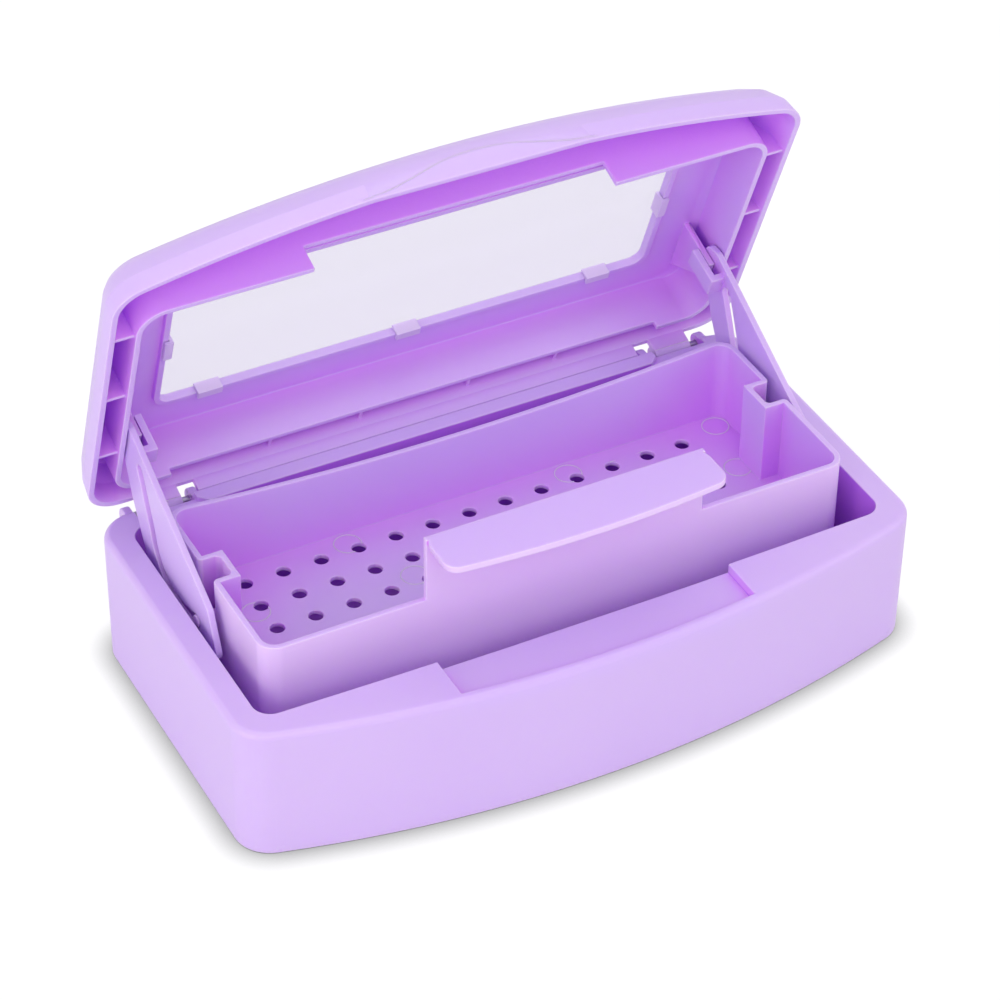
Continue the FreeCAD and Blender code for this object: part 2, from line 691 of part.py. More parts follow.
def make_tray():
    body = new_body("instrument_tray")
    wall = size("tray_wall")
    half = tray_half.value
    back = tray_back.value

    outline = body_sketch(body, "tray_outline", "XY_Plane", tray_bottom)
    tray_outline(outline, measure(0.0))
    solid = pad(body, "tray_block", outline, size("tray_height"))
    solid = fillet(body, "tray_corners", solid, lambda edge: is_upright(edge) and
                   is_tray_corner(edge, half, back), size("tray_corner"))
    solid = fillet(body, "channel_corners", solid, lambda edge: is_upright(edge) and
                   is_channel_corner(edge), size("channel_round"))
    inside = body_sketch(body, "tray_inside", "XY_Plane", tray_rim)
    tray_outline(inside, wall)
    solid = pocket(body, "tray_hollow", inside, size("tray_height") - size("tray_floor"))
    fillet(body, "tray_inner_corners", solid, lambda edge: is_upright(edge) and
           is_tray_corner(edge, half - wall.value, back - wall.value),
           size("tray_corner") - wall)

    dip = body.newObject("PartDesign::SubtractiveCylinder", "rear_wall_dip")
    dip.Placement = Placement(Vector(), Rotation(Vector(1, 0, 0), -90))
    reach = tray_half - size("tray_corner")
    radius = (reach * reach + size("tray_dip") * size("tray_dip")) / (size("tray_dip") * 2.0)
    bind(dip, "Radius", radius)
    bind(dip, "Height", wall * 3.0)
    bind(dip, "Placement.Base.y", tray_back - wall * 2.0)
    bind(dip, "Placement.Base.z", tray_rim + radius - size("tray_dip"))
    drain_holes(body, outline)

    tab = size("tab_half_width")
    front = -tray_front
    block(body, "Additive", "handle_tab", (-tab, front, tray_rim - wall),
          (tab, front + wall, lip_top))
    lip = body_sketch(body, "lip_outline", "XY_Plane", lip_top - size("lip_thickness"))
    bowed_outline(lip, tab, front + wall, tray_front + size("lip_reach"), size("lip_bow"),
                  size("lip_corner"))
    pad(body, "handle_lip", lip, size("lip_thickness"))

    for side in (-1, 1):
        low, high = span(side, tray_half - size("channel_depth") - wall / 2.0,
                         arm_outer + size("slot_clearance"))
        rod(body, "Additive", f"lifting_peg_{side_name(side)}", low, high, size("peg_y"),
            tray_bottom + size("peg_height"), size("peg_radius"))
    bind(body, "Placement.Base.z", size("tray_lift"))
    return body


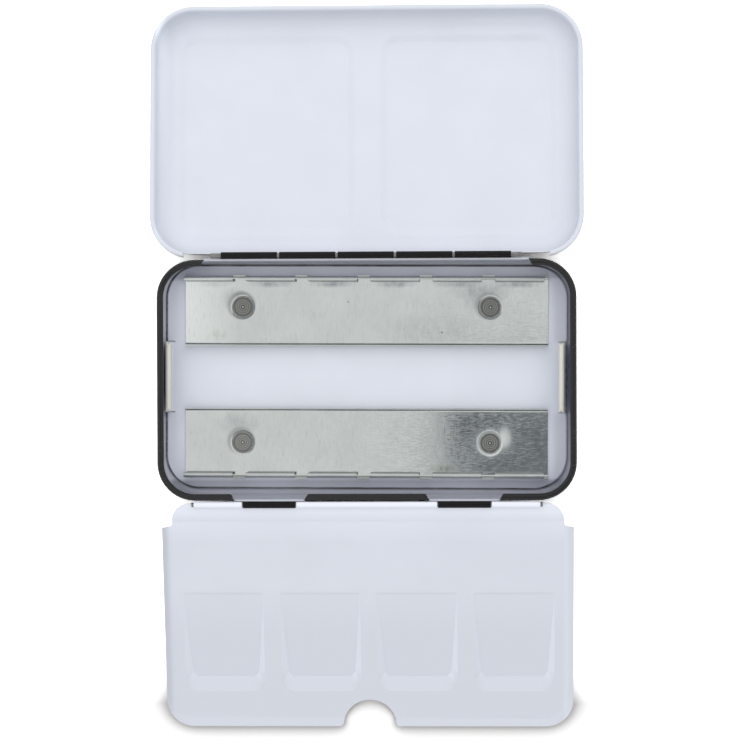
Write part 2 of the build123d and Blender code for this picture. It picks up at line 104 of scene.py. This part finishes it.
════════
### GIVEN EXERCISE
Your task is to quote the listing above word for word.

### ANSWER TO THIS PROBLEM
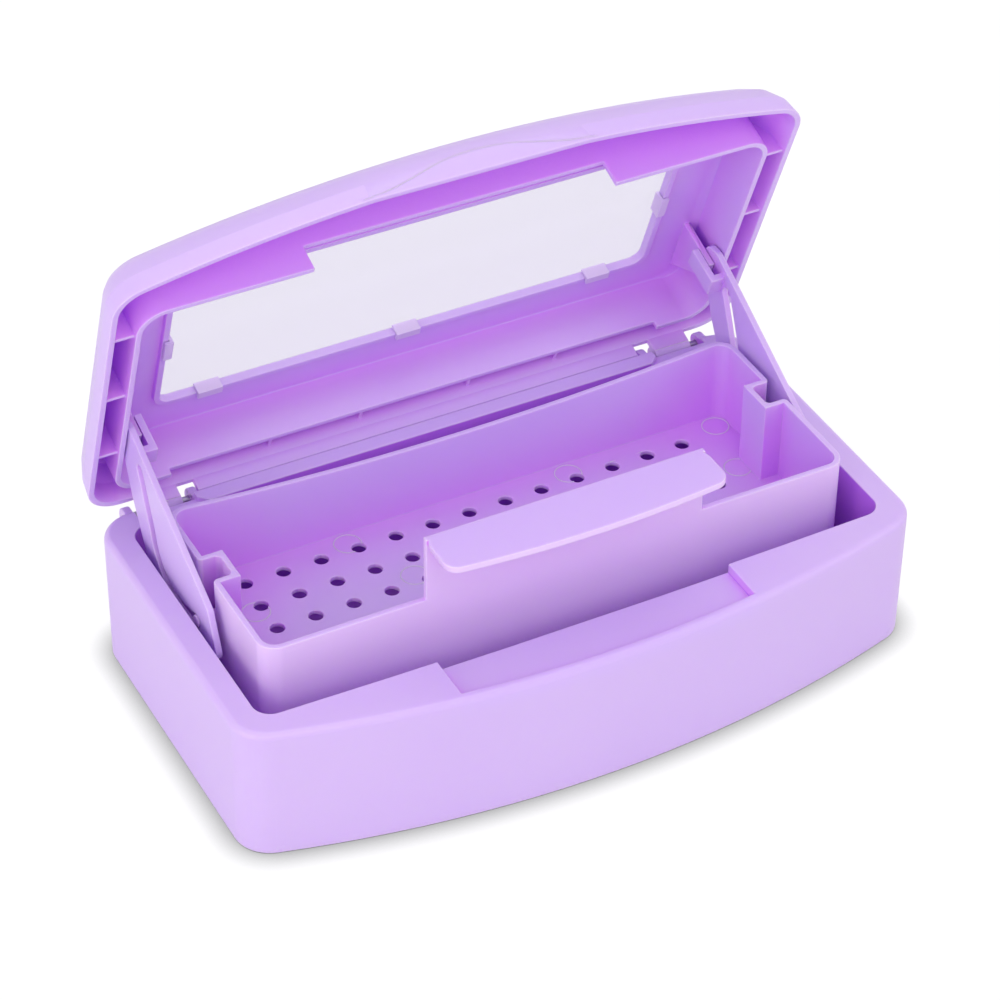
Continue the FreeCAD and Blender code for this object: part 2, from line 691 of part.py. More parts follow.
def make_tray():
    body = new_body("instrument_tray")
    wall = size("tray_wall")
    half = tray_half.value
    back = tray_back.value

    outline = body_sketch(body, "tray_outline", "XY_Plane", tray_bottom)
    tray_outline(outline, measure(0.0))
    solid = pad(body, "tray_block", outline, size("tray_height"))
    solid = fillet(body, "tray_corners", solid, lambda edge: is_upright(edge) and
                   is_tray_corner(edge, half, back), size("tray_corner"))
    solid = fillet(body, "channel_corners", solid, lambda edge: is_upright(edge) and
                   is_channel_corner(edge), size("channel_round"))
    inside = body_sketch(body, "tray_inside", "XY_Plane", tray_rim)
    tray_outline(inside, wall)
    solid = pocket(body, "tray_hollow", inside, size("tray_height") - size("tray_floor"))
    fillet(body, "tray_inner_corners", solid, lambda edge: is_upright(edge) and
           is_tray_corner(edge, half - wall.value, back - wall.value),
           size("tray_corner") - wall)

    dip = body.newObject("PartDesign::SubtractiveCylinder", "rear_wall_dip")
    dip.Placement = Placement(Vector(), Rotation(Vector(1, 0, 0), -90))
    reach = tray_half - size("tray_corner")
    radius = (reach * reach + size("tray_dip") * size("tray_dip")) / (size("tray_dip") * 2.0)
    bind(dip, "Radius", radius)
    bind(dip, "Height", wall * 3.0)
    bind(dip, "Placement.Base.y", tray_back - wall * 2.0)
    bind(dip, "Placement.Base.z", tray_rim + radius - size("tray_dip"))
    drain_holes(body, outline)

    tab = size("tab_half_width")
    front = -tray_front
    block(body, "Additive", "handle_tab", (-tab, front, tray_rim - wall),
          (tab, front + wall, lip_top))
    lip = body_sketch(body, "lip_outline", "XY_Plane", lip_top - size("lip_thickness"))
    bowed_outline(lip, tab, front + wall, tray_front + size("lip_reach"), size("lip_bow"),
                  size("lip_corner"))
    pad(body, "handle_lip", lip, size("lip_thickness"))

    for side in (-1, 1):
        low, high = span(side, tray_half - size("channel_depth") - wall / 2.0,
                         arm_outer + size("slot_clearance"))
        rod(body, "Additive", f"lifting_peg_{side_name(side)}", low, high, size("peg_y"),
            tray_bottom + size("peg_height"), size("peg_radius"))
    bind(body, "Placement.Base.z", size("tray_lift"))
    return body


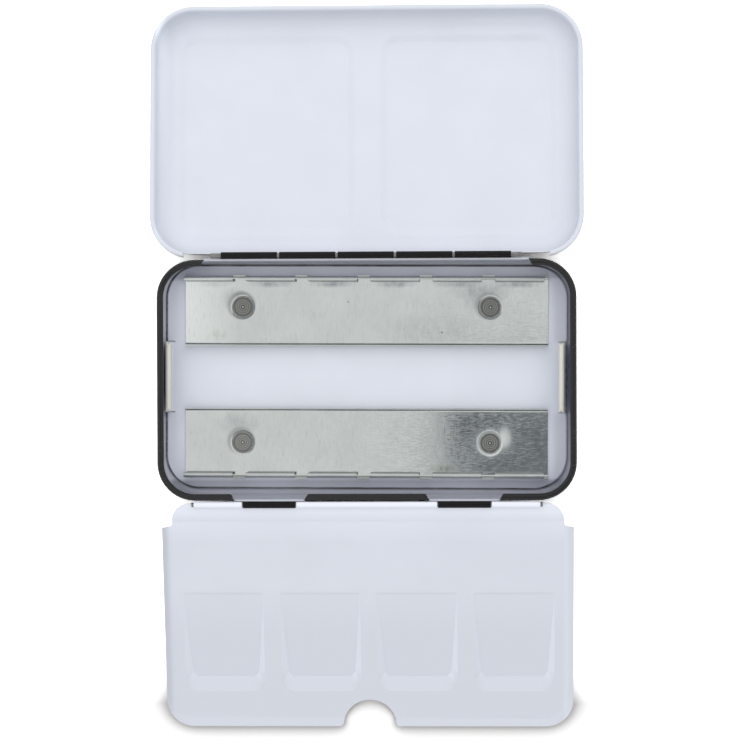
Write part 2 of the build123d and Blender code for this picture. It picks up at line 104 of scene.py. This part finishes it.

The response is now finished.